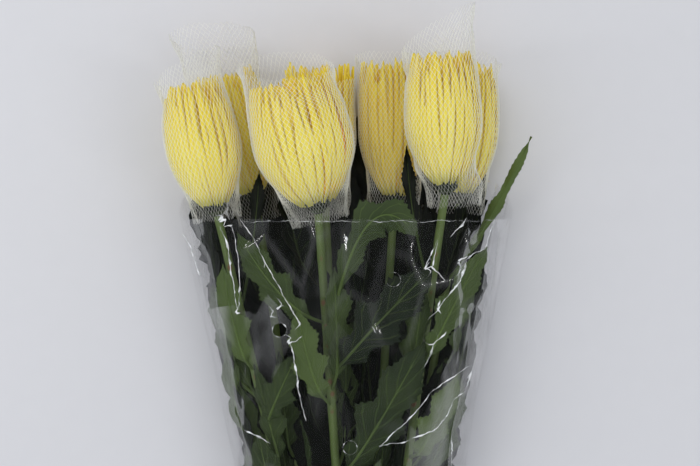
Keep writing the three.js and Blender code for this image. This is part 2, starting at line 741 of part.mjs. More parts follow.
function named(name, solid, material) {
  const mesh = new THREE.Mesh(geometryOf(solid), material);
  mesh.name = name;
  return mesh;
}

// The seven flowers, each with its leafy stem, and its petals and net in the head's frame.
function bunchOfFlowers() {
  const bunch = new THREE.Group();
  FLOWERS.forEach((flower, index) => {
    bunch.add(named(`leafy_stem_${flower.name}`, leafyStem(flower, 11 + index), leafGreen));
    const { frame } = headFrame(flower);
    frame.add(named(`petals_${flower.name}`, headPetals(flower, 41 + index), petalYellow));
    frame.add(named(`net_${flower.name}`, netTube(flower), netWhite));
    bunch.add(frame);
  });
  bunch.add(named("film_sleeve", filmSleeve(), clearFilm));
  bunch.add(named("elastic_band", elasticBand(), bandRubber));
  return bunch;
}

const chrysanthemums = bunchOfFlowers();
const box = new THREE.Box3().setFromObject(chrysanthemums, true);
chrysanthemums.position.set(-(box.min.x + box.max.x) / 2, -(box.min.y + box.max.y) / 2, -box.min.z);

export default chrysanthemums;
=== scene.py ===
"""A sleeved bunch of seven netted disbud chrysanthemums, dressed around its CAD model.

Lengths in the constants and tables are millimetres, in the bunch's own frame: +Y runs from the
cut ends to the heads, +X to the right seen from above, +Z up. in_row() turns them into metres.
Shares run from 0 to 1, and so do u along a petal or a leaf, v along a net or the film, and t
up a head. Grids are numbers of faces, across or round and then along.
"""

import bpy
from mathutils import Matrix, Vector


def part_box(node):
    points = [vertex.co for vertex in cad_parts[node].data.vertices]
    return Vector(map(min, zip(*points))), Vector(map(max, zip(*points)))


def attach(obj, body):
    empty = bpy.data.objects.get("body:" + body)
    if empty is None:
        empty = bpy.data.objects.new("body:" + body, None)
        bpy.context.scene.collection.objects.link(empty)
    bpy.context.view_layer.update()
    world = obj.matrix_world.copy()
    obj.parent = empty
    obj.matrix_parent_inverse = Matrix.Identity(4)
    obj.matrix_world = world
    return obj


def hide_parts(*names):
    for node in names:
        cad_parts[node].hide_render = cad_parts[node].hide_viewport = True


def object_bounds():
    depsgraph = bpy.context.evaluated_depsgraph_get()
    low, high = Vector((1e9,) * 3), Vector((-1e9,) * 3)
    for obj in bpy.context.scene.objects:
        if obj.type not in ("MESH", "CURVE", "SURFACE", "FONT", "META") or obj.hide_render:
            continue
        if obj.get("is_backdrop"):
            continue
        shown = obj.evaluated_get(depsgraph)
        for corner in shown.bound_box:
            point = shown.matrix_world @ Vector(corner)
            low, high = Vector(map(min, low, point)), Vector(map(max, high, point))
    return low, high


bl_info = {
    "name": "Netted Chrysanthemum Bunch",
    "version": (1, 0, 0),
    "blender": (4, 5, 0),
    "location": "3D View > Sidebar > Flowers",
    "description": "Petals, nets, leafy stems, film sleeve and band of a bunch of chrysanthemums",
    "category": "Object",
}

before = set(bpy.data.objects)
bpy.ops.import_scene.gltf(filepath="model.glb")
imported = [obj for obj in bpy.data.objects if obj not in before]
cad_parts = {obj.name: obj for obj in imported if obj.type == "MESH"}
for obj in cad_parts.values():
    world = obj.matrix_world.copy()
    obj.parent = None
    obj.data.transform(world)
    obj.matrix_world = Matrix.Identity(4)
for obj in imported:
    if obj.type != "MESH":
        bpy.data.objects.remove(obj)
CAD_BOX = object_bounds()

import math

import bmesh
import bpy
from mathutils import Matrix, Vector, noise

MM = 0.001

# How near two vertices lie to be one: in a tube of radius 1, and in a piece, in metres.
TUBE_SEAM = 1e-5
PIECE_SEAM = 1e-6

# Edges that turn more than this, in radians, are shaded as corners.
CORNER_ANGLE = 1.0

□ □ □

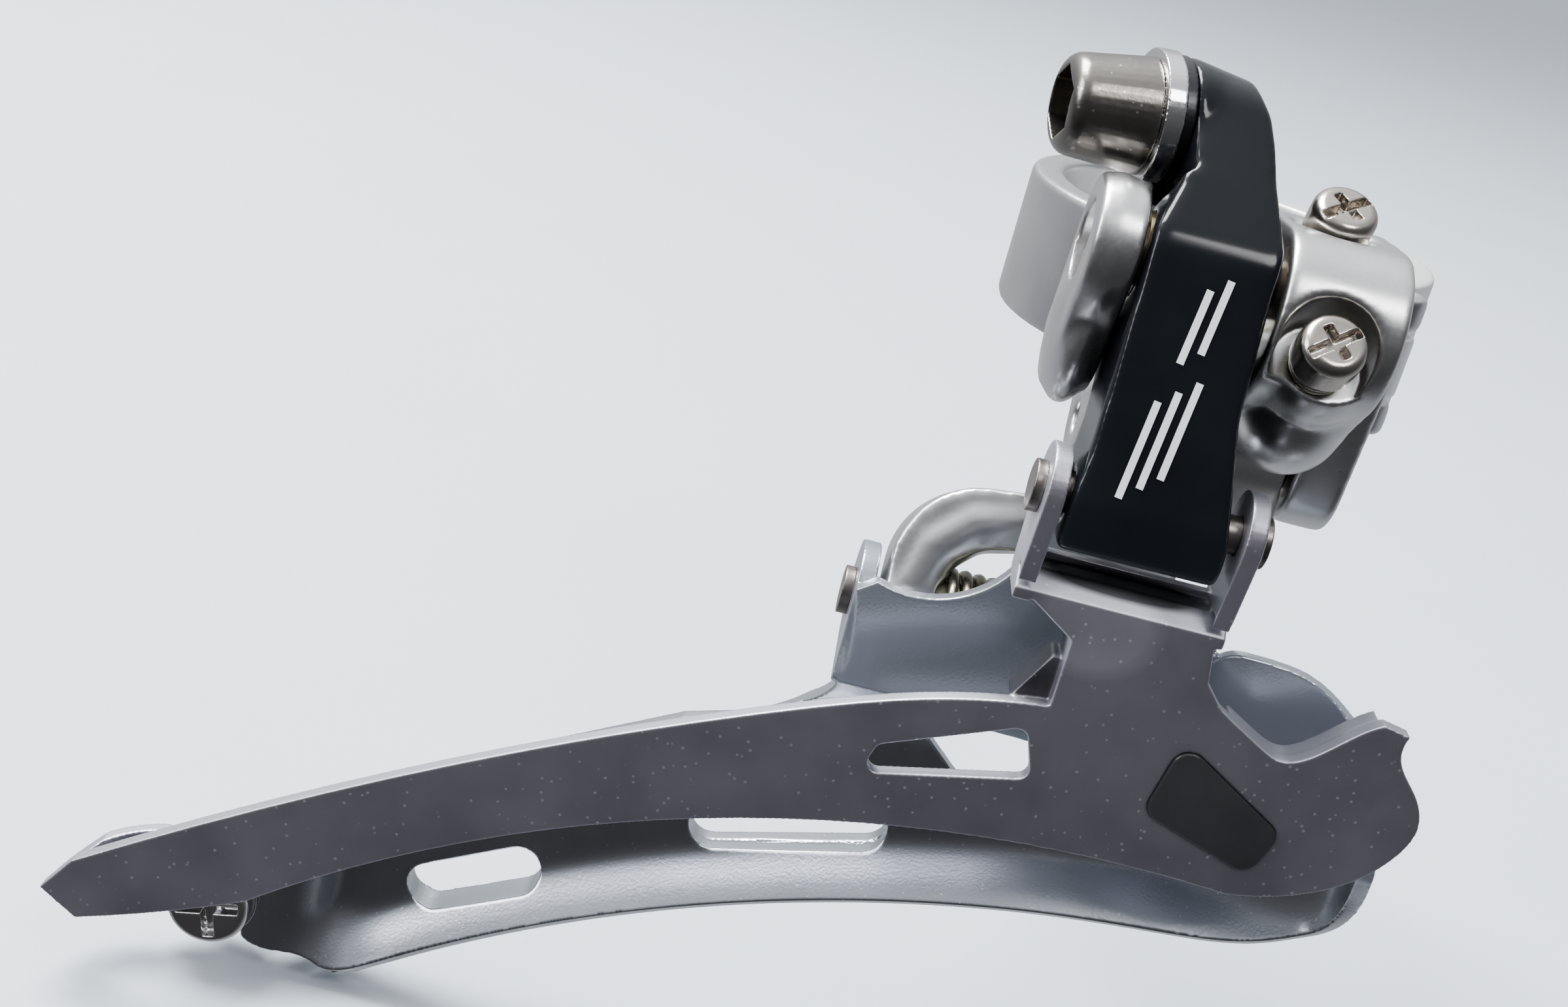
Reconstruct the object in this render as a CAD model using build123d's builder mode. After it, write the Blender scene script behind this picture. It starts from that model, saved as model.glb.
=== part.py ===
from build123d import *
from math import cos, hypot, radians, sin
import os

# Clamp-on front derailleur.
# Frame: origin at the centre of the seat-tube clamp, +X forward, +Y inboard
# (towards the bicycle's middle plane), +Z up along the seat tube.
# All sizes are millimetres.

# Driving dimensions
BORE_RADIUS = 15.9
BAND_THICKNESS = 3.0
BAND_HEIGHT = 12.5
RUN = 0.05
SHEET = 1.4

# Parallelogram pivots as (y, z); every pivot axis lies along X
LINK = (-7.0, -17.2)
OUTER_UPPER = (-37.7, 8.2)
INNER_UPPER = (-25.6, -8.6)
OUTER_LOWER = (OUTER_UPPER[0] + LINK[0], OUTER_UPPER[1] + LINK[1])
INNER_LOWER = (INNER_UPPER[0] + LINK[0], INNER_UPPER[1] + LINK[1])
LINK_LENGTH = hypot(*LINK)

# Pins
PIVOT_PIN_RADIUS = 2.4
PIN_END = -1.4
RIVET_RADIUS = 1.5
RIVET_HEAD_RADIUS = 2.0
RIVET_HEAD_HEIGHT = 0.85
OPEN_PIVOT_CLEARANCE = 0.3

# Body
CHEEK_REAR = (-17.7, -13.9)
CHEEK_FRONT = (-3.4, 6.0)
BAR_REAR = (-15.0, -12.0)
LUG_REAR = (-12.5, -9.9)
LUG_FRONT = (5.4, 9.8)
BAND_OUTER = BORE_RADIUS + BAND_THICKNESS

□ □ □

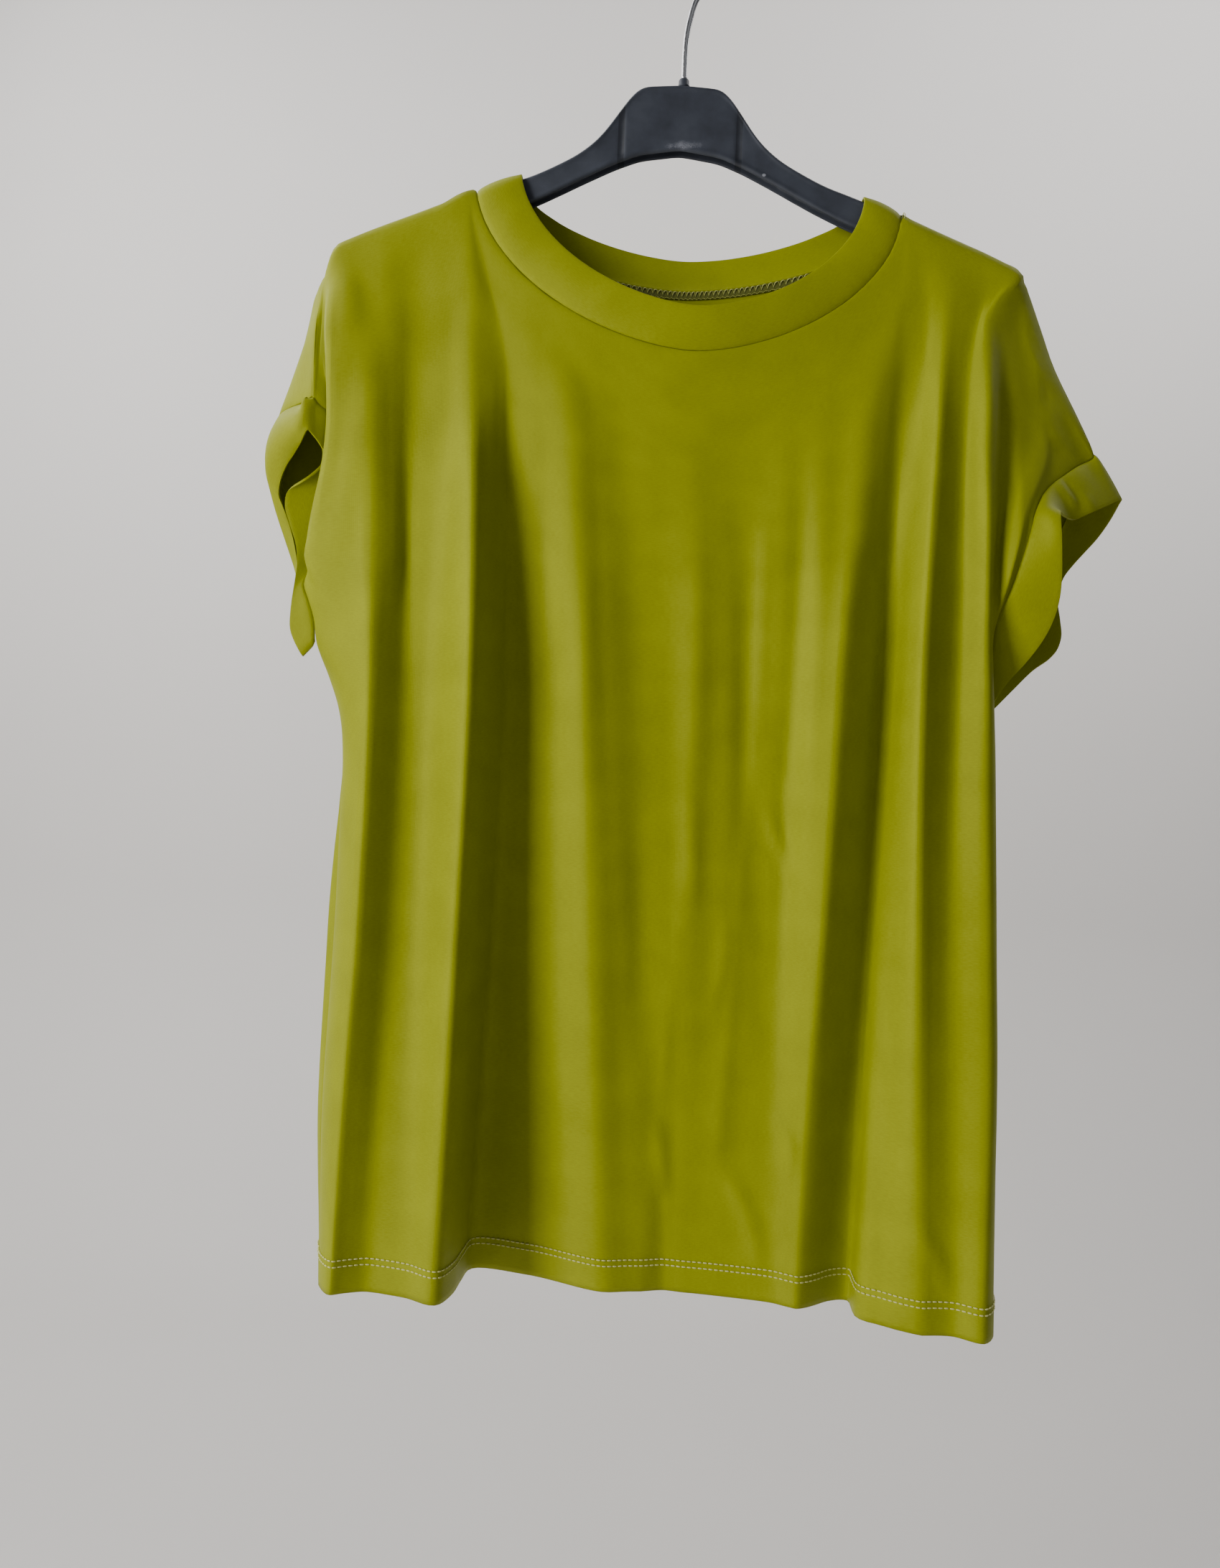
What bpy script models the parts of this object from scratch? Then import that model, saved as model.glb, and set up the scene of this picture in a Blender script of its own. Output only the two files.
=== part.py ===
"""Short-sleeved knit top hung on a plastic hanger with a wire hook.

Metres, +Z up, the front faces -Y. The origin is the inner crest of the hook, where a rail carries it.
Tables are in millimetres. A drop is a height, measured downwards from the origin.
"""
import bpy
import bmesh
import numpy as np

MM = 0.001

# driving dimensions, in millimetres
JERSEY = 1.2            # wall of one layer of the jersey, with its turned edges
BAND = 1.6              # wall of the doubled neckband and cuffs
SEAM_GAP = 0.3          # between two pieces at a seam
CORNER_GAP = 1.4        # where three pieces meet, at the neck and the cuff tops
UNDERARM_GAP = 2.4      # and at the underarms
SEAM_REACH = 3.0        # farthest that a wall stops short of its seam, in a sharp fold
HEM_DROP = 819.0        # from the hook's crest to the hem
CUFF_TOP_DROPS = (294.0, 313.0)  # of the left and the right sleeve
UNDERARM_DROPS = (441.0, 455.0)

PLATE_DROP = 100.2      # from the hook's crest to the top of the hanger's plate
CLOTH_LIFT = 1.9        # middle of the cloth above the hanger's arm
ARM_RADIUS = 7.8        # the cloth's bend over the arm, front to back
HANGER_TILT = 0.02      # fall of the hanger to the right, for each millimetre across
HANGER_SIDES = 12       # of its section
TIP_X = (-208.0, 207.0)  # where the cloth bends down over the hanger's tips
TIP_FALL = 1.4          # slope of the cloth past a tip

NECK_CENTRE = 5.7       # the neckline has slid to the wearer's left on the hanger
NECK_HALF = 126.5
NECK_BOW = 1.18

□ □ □

* [TASK PROMPT]:
Starting at the line that contains "the head's frame." and stopping at the line that contains "cad_parts[node].hide_render = cad_parts[node].hide_viewport", transcribe the lines exactly; both boundary lines are to be included.

* [SOLUTION TO THIS TASK]:
// The seven flowers, each with its leafy stem, and its petals and net in the head's frame.
function bunchOfFlowers() {
  const bunch = new THREE.Group();
  FLOWERS.forEach((flower, index) => {
    bunch.add(named(`leafy_stem_${flower.name}`, leafyStem(flower, 11 + index), leafGreen));
    const { frame } = headFrame(flower);
    frame.add(named(`petals_${flower.name}`, headPetals(flower, 41 + index), petalYellow));
    frame.add(named(`net_${flower.name}`, netTube(flower), netWhite));
    bunch.add(frame);
  });
  bunch.add(named("film_sleeve", filmSleeve(), clearFilm));
  bunch.add(named("elastic_band", elasticBand(), bandRubber));
  return bunch;
}

const chrysanthemums = bunchOfFlowers();
const box = new THREE.Box3().setFromObject(chrysanthemums, true);
chrysanthemums.position.set(-(box.min.x + box.max.x) / 2, -(box.min.y + box.max.y) / 2, -box.min.z);

export default chrysanthemums;
=== scene.py ===
"""A sleeved bunch of seven netted disbud chrysanthemums, dressed around its CAD model.

Lengths in the constants and tables are millimetres, in the bunch's own frame: +Y runs from the
cut ends to the heads, +X to the right seen from above, +Z up. in_row() turns them into metres.
Shares run from 0 to 1, and so do u along a petal or a leaf, v along a net or the film, and t
up a head. Grids are numbers of faces, across or round and then along.
"""

import bpy
from mathutils import Matrix, Vector


def part_box(node):
    points = [vertex.co for vertex in cad_parts[node].data.vertices]
    return Vector(map(min, zip(*points))), Vector(map(max, zip(*points)))


def attach(obj, body):
    empty = bpy.data.objects.get("body:" + body)
    if empty is None:
        empty = bpy.data.objects.new("body:" + body, None)
        bpy.context.scene.collection.objects.link(empty)
    bpy.context.view_layer.update()
    world = obj.matrix_world.copy()
    obj.parent = empty
    obj.matrix_parent_inverse = Matrix.Identity(4)
    obj.matrix_world = world
    return obj


def hide_parts(*names):
    for node in names:
        cad_parts[node].hide_render = cad_parts[node].hide_viewport = True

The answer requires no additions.